Low Level Presence (LLP) Overview
Since comingling of grain cannot be completely avoided in agricultural production and transport, new plant biotechnology products approved in the country of cultivation may be unintentionally present in small amounts in shipments to countries that have not yet approved them. This is known as “low level presence” (LLP): the unintentional, low level presence of an agricultural biotech product approved in one or more countries, but not yet approved in the importing country.
Even the most sophisticated infrastructure cannot prevent different crops or crop varieties — biotech and conventional — from potentially coming into contact with one another.
Because the product has already undergone a full and rigorous safety assessment, found to be safe and has been authorised for unrestricted use in food, feed, and derived products by the competent government authority in at least one country, low level presence of that product should not be thought of as a food or feed safety issue for other countries. Rather, it is an issue of noncompliance with the importing country’s regulations.

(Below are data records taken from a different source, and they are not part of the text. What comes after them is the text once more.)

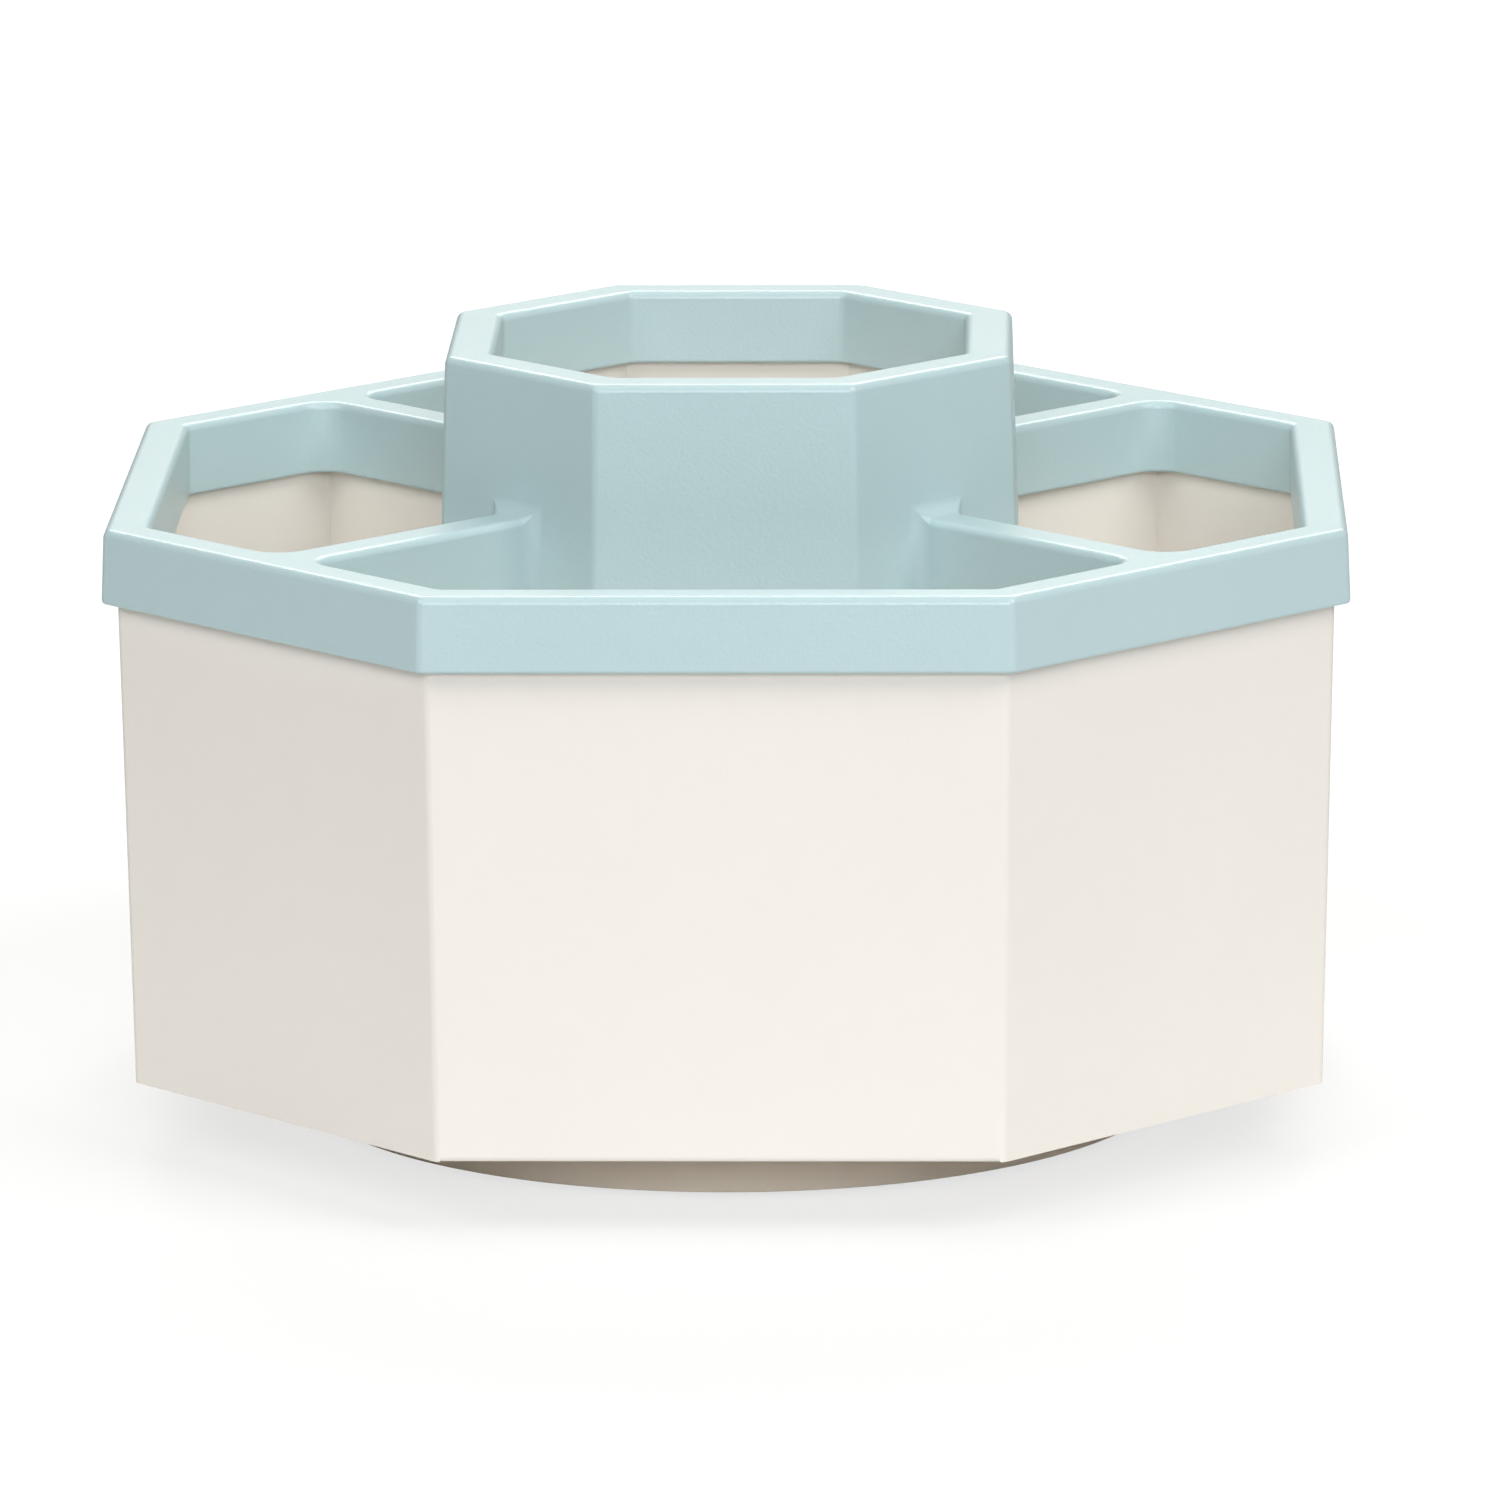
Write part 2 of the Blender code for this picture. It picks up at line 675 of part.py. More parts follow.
# Fasteners
def make_screw(name, head, tip):
    """A domed screw that stands head down, from its head's lowest level to its tip."""
    head_radius = SCREW_HEAD_DIAMETER / 2
    seat = head + SCREW_HEAD_HEIGHT
    profile = [(0, head)]
    for inward, up in reversed(fillet_shares()):
        level = head + SCREW_HEAD_HEIGHT * (1 - up) / 2
        profile.append((head_radius - SCREW_HEAD_HEIGHT * inward / 2, level))
    profile.append((head_radius, seat))
    profile.append((screw_radius, seat))
    profile.append((screw_radius, tip - screw_radius))
    profile.append((screw_radius / 2, tip))
    profile.append((0, tip))
    return turned(name, profile, steps=SMALL_STEPS, closed=False)


def make_washer():
    hole, outer = screw_hole_radius, hub_radius - WASHER_INSET
    corners = [(hole, washer_foot), (hole, washer_top), (outer, washer_top), (outer, washer_foot)]
    return turned("thrust_washer", corners, steps=2 * SMALL_STEPS)


def make_plate_screws():
    screws = []
    head = plate_foot - SEAT_GAP - SCREW_HEAD_HEIGHT
    for number, angle in enumerate(SHORT_FACES, start=1):
        screw = make_screw(f"plate_screw_{number}", head, boss_foot + PLATE_SCREW_GRIP)
        screw.location = (*on_circle(screw_circle, angle), 0)
        screws.append(screw)
    return screws


# Materials
def finish(name, colour, roughness, metallic=0.0):
    material = bpy.data.materials.new(name)
    material.use_nodes = True
    shader = material.node_tree.nodes["Principled BSDF"]
    shader.inputs["Base Color"].default_value = (*colour, 1.0)
    shader.inputs["Roughness"].default_value = roughness
    shader.inputs["Metallic"].default_value = metallic
    return material


def dress(pieces, material):
    for piece in pieces:
        piece.data.materials.clear()
        piece.data.materials.append(material)


def turning_axis(name, pieces):
    """An empty on the turning axis that carries the pieces which turn together."""
    axis = bpy.data.objects.new(name, None)
    bpy.context.scene.collection.objects.link(axis)
    for piece in pieces:
        piece.parent = axis
    return axis


def main():
    for item in list(bpy.data.objects):
        bpy.data.objects.remove(item, do_unlink=True)

    frame = make_top_frame()
    tub = make_tub()
    disc = make_base_disc()
    plate = make_plate()
    cage = make_cage()
    balls = make_balls()
    pads = [make_foot_pad(f"foot_pad_{i}", angle) for i, angle in enumerate(SHORT_FACES, start=1)]
    washer = make_washer()
    pivot_screw = make_screw("pivot_screw", head_foot, spindle_foot + PIVOT_SCREW_GRIP)
    plate_screws = make_plate_screws()

    dress([frame], finish("mint_plastic", (0.52, 0.69, 0.70), 0.38))
    dress([tub], finish("cream_plastic", (0.86, 0.84, 0.79), 0.42))
    dress([disc, plate], finish("beige_plastic", (0.80, 0.74, 0.66), 0.45))
    dress([cage], finish("cage_plastic", (0.75, 0.75, 0.73), 0.5))
    dress(pads, finish("pad_rubber", (0.10, 0.10, 0.10), 0.8))
    dress(balls + [washer, pivot_screw] + plate_screws, finish("steel", (0.6, 0.6, 0.6), 0.25, 1.0))

    turning_axis("cage_axis", [cage] + balls)
    turning_axis("holder_axis", [tub, frame, plate, washer, pivot_screw] + plate_screws)


main()
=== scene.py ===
"""Finish and fine shapes of the rotating pen holder, in metres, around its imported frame."""

import json
import math
from contextlib import contextmanager

import bmesh
import bpy
from mathutils import Matrix, Vector


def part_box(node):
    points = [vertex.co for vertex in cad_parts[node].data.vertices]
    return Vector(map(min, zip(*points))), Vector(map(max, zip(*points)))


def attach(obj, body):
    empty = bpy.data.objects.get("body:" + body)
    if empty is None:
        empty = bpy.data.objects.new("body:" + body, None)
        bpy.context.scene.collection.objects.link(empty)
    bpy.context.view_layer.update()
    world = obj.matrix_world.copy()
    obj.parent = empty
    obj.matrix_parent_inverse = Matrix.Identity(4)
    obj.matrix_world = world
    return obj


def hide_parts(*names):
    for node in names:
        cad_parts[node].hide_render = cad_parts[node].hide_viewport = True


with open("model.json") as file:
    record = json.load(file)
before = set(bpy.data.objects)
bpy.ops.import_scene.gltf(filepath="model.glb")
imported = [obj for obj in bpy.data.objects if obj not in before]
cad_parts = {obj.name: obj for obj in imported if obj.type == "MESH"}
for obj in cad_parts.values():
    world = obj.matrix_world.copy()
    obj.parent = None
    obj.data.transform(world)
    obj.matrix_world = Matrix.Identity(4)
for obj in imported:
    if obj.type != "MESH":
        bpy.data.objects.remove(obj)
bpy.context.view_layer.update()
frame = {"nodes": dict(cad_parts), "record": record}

MM = 0.001
PHOTO_SIZE = 1500
TINY = 0.01 * MM

# Sizes that the frame gives
frame_low, frame_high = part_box("top_frame")
tub_low, tub_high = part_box("tub")
disc_low, disc_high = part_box("base_disc")
washer_low, washer_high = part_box("thrust_washer")

# Sizes of the top frame
RIM = 85.6 * MM
SKIRT_SIDE = 76.6 * MM
SKIRT_FLARE = 0.4 * MM
CHANNEL = 6.0 * MM
SLEEVE_HALF = 37.75 * MM
SLEEVE_SIDE = 34.1 * MM
SLEEVE_FLARE = 0.9 * MM
SLEEVE_LAND = 6.25 * MM
BAR_HALF = 3.09 * MM
BAR_END_SLACK = 5.0 * MM
FRAME_WALL = 1.45 * MM
TOP_ROUND = 1.1 * MM
ROOT_ROUND = 2.0 * MM
POCKET_ROUND = 4.0 * MM
LIP_ROUND = 1.0 * MM
UPRIGHT_ROUND = 1.5 * MM
FOOT_ROUND = 0.5 * MM

# Sizes of the tub
FLOOR_TOP = 20.9 * MM
FLOOR_FOOT = 18.9 * MM
TUB_TOP = 83.5 * MM
TUB_SHORT = 83.47 * MM
TUB_TAPER = 1.4 * MM
TUB_WALL = 2.3 * MM
DIVIDER_HALF = 1.1 * MM
TUBE_HALF = 35.8 * MM
TUBE_SHORT = 36.8 * MM
TUBE_LEAN = 0.75 * MM
TUB_ROUND = 1.5 * MM
TUB_FOOT_ROUND = 0.8 * MM
SINK_HALF = 1.3 * MM
SINK_DEPTH = 0.05 * MM
RIB_HALF = 0.7 * MM
RIB_FOOT = 15.5 * MM
BOSS_RADIUS = 3.6 * MM
BOSS_FOOT = 14.9 * MM

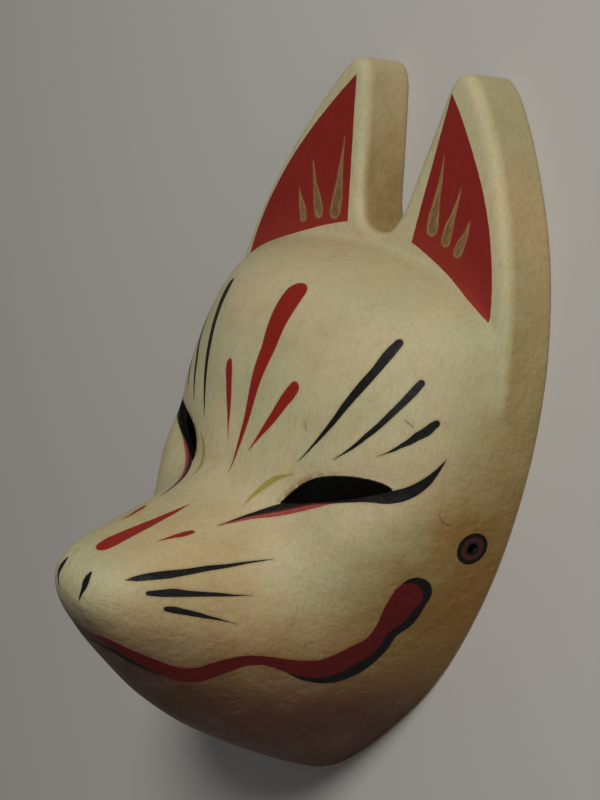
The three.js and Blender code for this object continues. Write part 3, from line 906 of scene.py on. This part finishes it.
def paintedPaper():
    skin = Finish("painted_paper")
    x, y, z = (axis / mm for axis in (skin.x, skin.y, skin.z))
    facing = skin.parts(skin.add("ShaderNodeTexCoord", output="Normal"))
    across = x.math("ABSOLUTE")

    # whitewash: broad patches, mottling, fibres that run up the face, specks
    patch = skin.between(skin.noise(whitewash["patch"], 3.0, 1.7), 0.38, 0.66)
    mottle = skin.noise(whitewash["mottle"], 4.0, 4.2)
    fibre = skin.noise(whitewash["fibre"], 3.0, 7.5)
    grain = skin.noise(whitewash["grain"], 2.0, 2.1)
    tint = skin.mix(patch * 0.9, whitewash["cream"], whitewash["greenCream"])
    tint = skin.mix(skin.between(mottle, 0.46, 0.78) * 0.4, tint, whitewash["warmStain"])
    fine = skin.noise(whitewash["fineMottle"], 5.0, 13.1)
    tint = skin.mix(skin.between(fine, 0.5, 0.8) * 0.4, tint, whitewash["warmStain"])
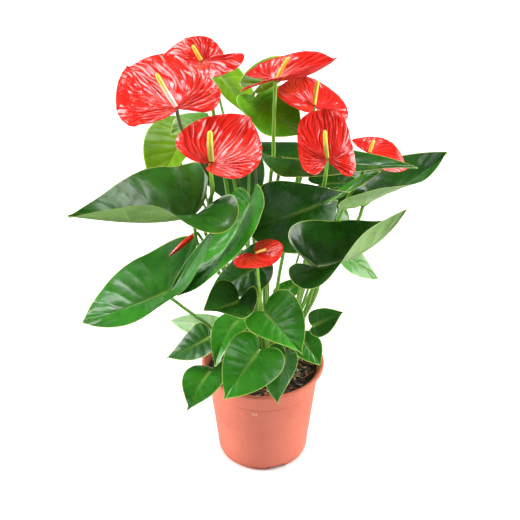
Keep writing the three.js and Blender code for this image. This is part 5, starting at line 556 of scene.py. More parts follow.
def leaf_mat(name, dark, light, vein, edge, rough=0.30, under=False, sss=0.0, gloss=1.0, veiny=0.10):
    m = Mat(name)
    ph, gap, dm = m.attr("va")
    de, v, t = m.attr("vb")
    tri = m.math("ABSOLUTE", m.math("SUBTRACT", m.math("FRACT", ph), 0.5))
    d = m.math("MULTIPLY", tri, gap)
    lat = m.ramp(d, 0.15, 0.75, 1, 0)
    lat = m.math("MULTIPLY", lat, m.math("MULTIPLY", m.ramp(v, 0.02, 0.12), m.ramp(v, 0.55, 0.93, 1, 0)))
    midw = m.math("MULTIPLY_ADD", t, -0.42, 0.62)
    mid = m.math("MULTIPLY", m.ramp(m.math("DIVIDE", dm, midw), 0.35, 1.15, 1, 0), m.ramp(v, 0.9, 0.5))
    knot = m.ramp(dm, 0.8, 2.6, 1, 0)
    big = m.noise(38, 3, 0.55)
    col = m.mix(m.ramp(big, 0.36, 0.66), dark, light)
    # painted shade: on the upper face the blade is darker near its attachment and over the basal lobes
    base = m.math("MULTIPLY", m.ramp(t, 0.52, 0.16), m.ramp(v, 0.05, 0.35))
    if not under:
        col = m.mix(m.math("MULTIPLY", base, 0.50), col, scale3(dark, 0.62))
    fine = m.noise(420, 3, 0.6)
    col = m.mix(m.math("MULTIPLY", m.ramp(fine, 0.3, 0.75), 0.35), col, scale3(light, 1.25))
    net = m.cells(330)
    netl = m.ramp(net, 0.0, 0.07, 1, 0)
    col = m.mix(m.math("MULTIPLY", netl, 0.22 if under else 0.05), col, vein)
    col = m.mix(m.math("MULTIPLY", lat, 0.50 if under else veiny), col, vein)
    col = m.mix(m.math("MULTIPLY", mid, 0.85 if under else 0.30), col, vein)
    col = m.mix(m.math("MULTIPLY", m.math("MULTIPLY", knot, m.ramp(t, 0.9, 0.2)), 0.5), col, edge)
    rim = m.ramp(de, 0.35, 1.05, 1, 0)
    col = m.mix(m.math("MULTIPLY", rim, 0.85), col, edge)
    r = m.ramp(m.noise(90, 4, 0.6), 0.3, 0.75, rough - 0.05, rough + 0.10)
    n = m.bump(m.math("ADD", m.math("MULTIPLY", netl, -0.5), fine), 0.35, 0.00012)
    n = m.bump(m.noise(150, 3, 0.5), 0.25, 0.0006, n)
    m.set(Base_Color=col, Roughness=r, Normal=n)
    m.p.inputs["Specular IOR Level"].default_value = 0.34 * gloss if not under else 0.22
    m.p.inputs["Coat Weight"].default_value = 0.0 if under else 0.20 * gloss
    m.p.inputs["Coat Roughness"].default_value = 0.12
    m.p.inputs["Subsurface Weight"].default_value = sss
    m.p.inputs["Subsurface Radius"].default_value = (0.5, 1.0, 0.1)
    m.p.inputs["Subsurface Scale"].default_value = 0.0012
    return m.m


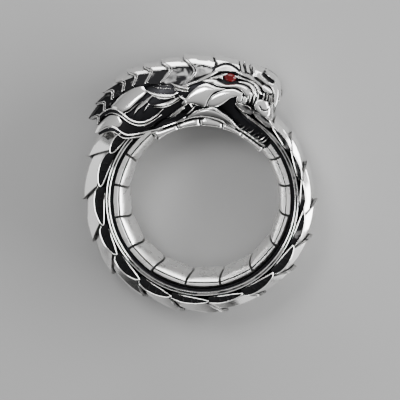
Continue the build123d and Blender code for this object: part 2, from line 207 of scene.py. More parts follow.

While there is a complex infrastructure dedicated to the bulk handling and movement of grain and seed from farms to consumers around the world, even the most sophisticated infrastructure cannot prevent different crops or crop varieties — biotech and conventional — from potentially coming into contact with one another. Therefore, despite the robustness of our production and grain trading systems and careful stewardship of all shipments from field to shelf, LLP may occur.
LLP of Stacks
Several biotech products now available have more than one technology, or event, incorporated, or stacked, into the same crop plant. These are sometimes known as ‘stacks,’ and the same LLP principles apply as long risk assessments are established for each event in the stack. The increasing number of stacked events makes the need for a global LLP policy even more critical. Today there are approximately 30 approved stacked events in the marketplace.
LLP in Seed
Global trade in seed, including for purposes of seed and grain production, testing and breeding, is significant and continues to increase. The seed industry has many practices, processes and systems to manage seed product integrity, with the specific goal of facilitating international seed trade. With growing adoption and use of biotech varieties; however, seed lots may sometimes contain LLP of seed products approved for cultivation in the country of export but not approved in the country of import. Therefore, seed movement is vulnerable to costly impediments and restrictions related to LLP policies. In some instances, these policies have resulted in destruction of crops in the field and seed shortages at critical planting times.
Impacts of Insufficient LLP Policies
Failure to proactively develop a proactive, transparent LLP policy could lead to cancellation of contracts, demurrage charges, risk premiums and supply shortages for the country of import. This can cause significant issues across the value chain – from farmers to consumers. Several studies in recent years have shown:
- Maize and soy trade disruptions in the European Union from LLP issues could cost EU consumers as much as €10.5 billion annually.
- Another analysis found soybean prices in the EU would rise as high as 220% following a major trade disruption with nations exporting biotech crops.
- In Latin America, disruption from LLP could cause 2-8% price increases for smaller importers and 9-20% increases for larger importers.
Implementation of transparent and proactive LLP policies that ensure the smooth flow of trade can help prevent possible issues and ensure farmers, retailers and consumers continue to benefit from an interconnected, global agricultural value chain.